2. Des mouvements de crédits conformes aux spécificités de la mission

S'agissant des mises en réserve , la gestion 2006 a débuté par une mise en réserve correspondant à 0,1 % des AE et des CP ouverts au titre 2 visant les dépenses de personnel (soit 3,5 millions d'euros) et de 5 % des AE et des CP ouverts sur les autres titres (soit 125,3 millions d'euros en AE et 78 millions d'euros en CP).

Conformément aux instructions données par le Premier ministre, par courrier en date du 25 mai 2005, les mises en réserve n'ont pas concerné la Cour de cassation et ont recueilli l'accord préalable du Garde des sceaux pour les autres juridictions judiciaires . Ainsi ont été respectées les garanties apportées par le gouvernement aux juridictions judiciaires.

Au final, sur l'ensemble de l'exercice 2006, les crédits annulés en fin d'année se sont élevés à 4,5 millions d'euros (soit 128,6 % du montant initial de la réserve) en AE et CP pour le titre 2 et à 16 millions d'euros en AE (soit 12,8 % du montant initial de la réserve) et 35 millions d'euros (soit 44,9 % du montant initial de la réserve) en CP sur les autres titres.

C. UNE FAIBLE UTILISATION DE LA FONGIBILITÉ ASYMÉTRIQUE

1. L'intérêt de réserver à l'avenir au sein du RAP une partie dédiée à l'analyse de la fongibilité asymétrique

La fongibilité asymétrique constitue l'une des principales innovations de la LOLF, en lien avec la responsabilisation des gestionnaires . Dès lors, l'exercice 2006 représente la première occasion de mesurer l'impact de cette faculté offerte en vue de l'optimisation de l'utilisation des crédits au sein de la présente mission.

A cet égard, votre rapporteur spécial regrette que le RAP de la mission « Justice » ne comporte que très peu de développements sur cette question . Le premier exercice budgétaire « en version LOLF » aurait pourtant du être l'occasion de tirer un premier bilan du recours à cette technique de gestion. Un tel bilan aurait pu, en particulier, présenter le montant des crédits ayant fait l'objet d'une fongibilité asymétrique, les titres et les actions concernés, ainsi qu'un commentaire sur les leviers ou les freins relatifs au recours à ce procédé de gestion.

Votre rapporteur spécial souhaite qu'à l'avenir ce bilan figure dans le RAP soumis à votre commission des finances , de manière à lui permettre d'étayer son jugement quant aux conditions de mise en oeuvre de la LOLF par les gestionnaires.

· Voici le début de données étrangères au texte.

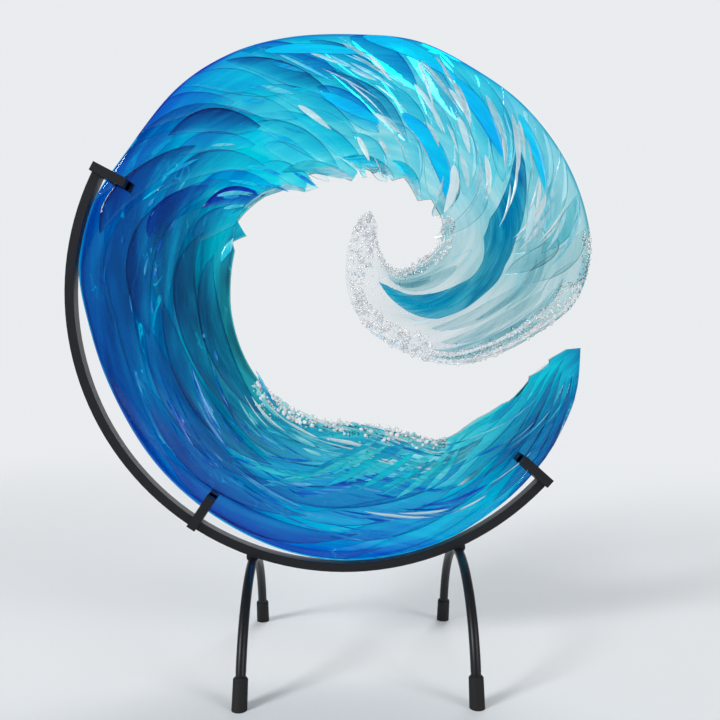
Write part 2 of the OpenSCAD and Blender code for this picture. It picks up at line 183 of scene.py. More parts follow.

2. Des marges de manoeuvre budgétaires trop limitées pour permettre un large recours à la fongibilité asymétrique

En dépit de ce défaut d'information dans le RAP, votre rapporteur spécial a pu, néanmoins, s'appuyer sur les réponses au questionnaire budgétaire complémentaire adressé à la Chancellerie (cf supra II.A.2) pour évaluer le montant des crédits ayant été concernés par la fongibilité asymétrique au sein de la mission « Justice » en 2006.

Sur l'ensemble de la présente mission, le montant des crédits « fongibilisés » s'élève à 19,5 millions d'euros en CP, soit un montant extrêmement faible au regard de l'ensemble des CP consommés au cours de l'exercice (5.980,2 millions d'euros) .

Il convient, en outre, de souligner que le programme « Justice judiciaire » n'a pas eu recours à la fongibilité asymétrique, du fait de l'étroitesse de ses marges sur le titre 2 (dépenses de personnel) .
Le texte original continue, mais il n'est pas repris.